--- Start ---

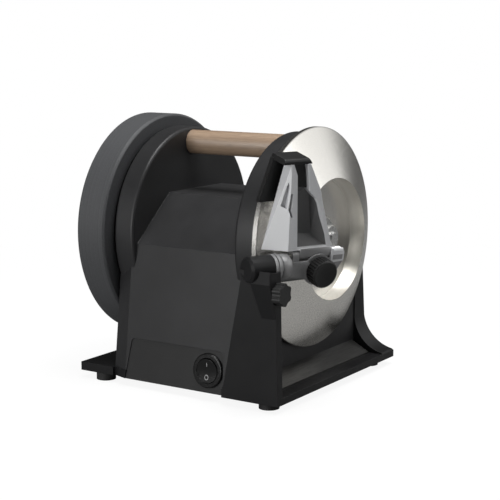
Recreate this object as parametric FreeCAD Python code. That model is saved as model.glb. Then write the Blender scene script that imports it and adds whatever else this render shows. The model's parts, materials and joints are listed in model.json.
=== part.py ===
"""Electric knife sharpener: a motor housing between two discs, a conical grinding wheel on the
right, a honing wheel on the left, a wooden carrying handle and a tilting knife guide.

Millimetres. +Z is up, +X points out of the grinding wheel, -Y is the front with the switch.
The origin lies on the bench, midway between the four feet and straight under the wheel axis.
"""
import FreeCAD, Part
import math
import os

V = FreeCAD.Vector
os.makedirs("parts", exist_ok=True)

# Wheels and their common axis
axis_z = 102.5            # height of the wheel axis above the bench
grind_r = 75.0            # grinding wheel, outer rim
grind_rim_x = 61.7        # where the working cone starts
grind_edge = 3.0          # cylindrical rim behind the cone
cone_rise = 15.3          # how far the cone stands out at the recess
recess_r = 41.35          # rim of the round recess in the cone
recess_depth = 11.0
dish_wall = 3.6
hone_r = 79.45            # honing wheel, tread radius
hone_x = -82.5            # outer face of the honing wheel
hone_width = 23.6
hone_tyre = 12.0          # depth of the honing compound on its core
shaft_r = 5.0
washer_thick = 2.0
washer_r = 15.0
nut_flats = 17.0
nut_height = 6.5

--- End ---

→ **Problem**: Write out the whole listing again. Match it word for word.

→ **Full response**:
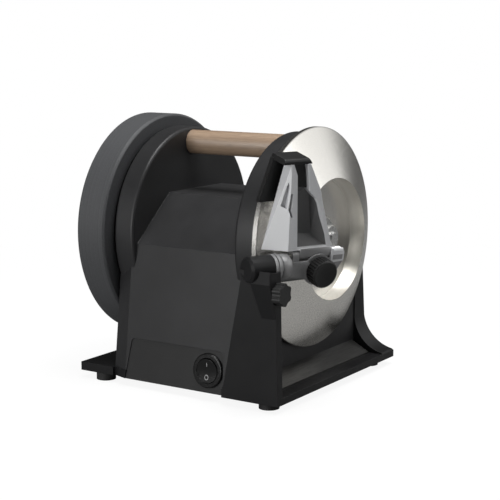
Recreate this object as parametric FreeCAD Python code. That model is saved as model.glb. Then write the Blender scene script that imports it and adds whatever else this render shows. The model's parts, materials and joints are listed in model.json.
=== part.py ===
"""Electric knife sharpener: a motor housing between two discs, a conical grinding wheel on the
right, a honing wheel on the left, a wooden carrying handle and a tilting knife guide.

Millimetres. +Z is up, +X points out of the grinding wheel, -Y is the front with the switch.
The origin lies on the bench, midway between the four feet and straight under the wheel axis.
"""
import FreeCAD, Part
import math
import os

V = FreeCAD.Vector
os.makedirs("parts", exist_ok=True)

# Wheels and their common axis
axis_z = 102.5            # height of the wheel axis above the bench
grind_r = 75.0            # grinding wheel, outer rim
grind_rim_x = 61.7        # where the working cone starts
grind_edge = 3.0          # cylindrical rim behind the cone
cone_rise = 15.3          # how far the cone stands out at the recess
recess_r = 41.35          # rim of the round recess in the cone
recess_depth = 11.0
dish_wall = 3.6
hone_r = 79.45            # honing wheel, tread radius
hone_x = -82.5            # outer face of the honing wheel
hone_width = 23.6
hone_tyre = 12.0          # depth of the honing compound on its core
shaft_r = 5.0
washer_thick = 2.0
washer_r = 15.0
nut_flats = 17.0
nut_height = 6.5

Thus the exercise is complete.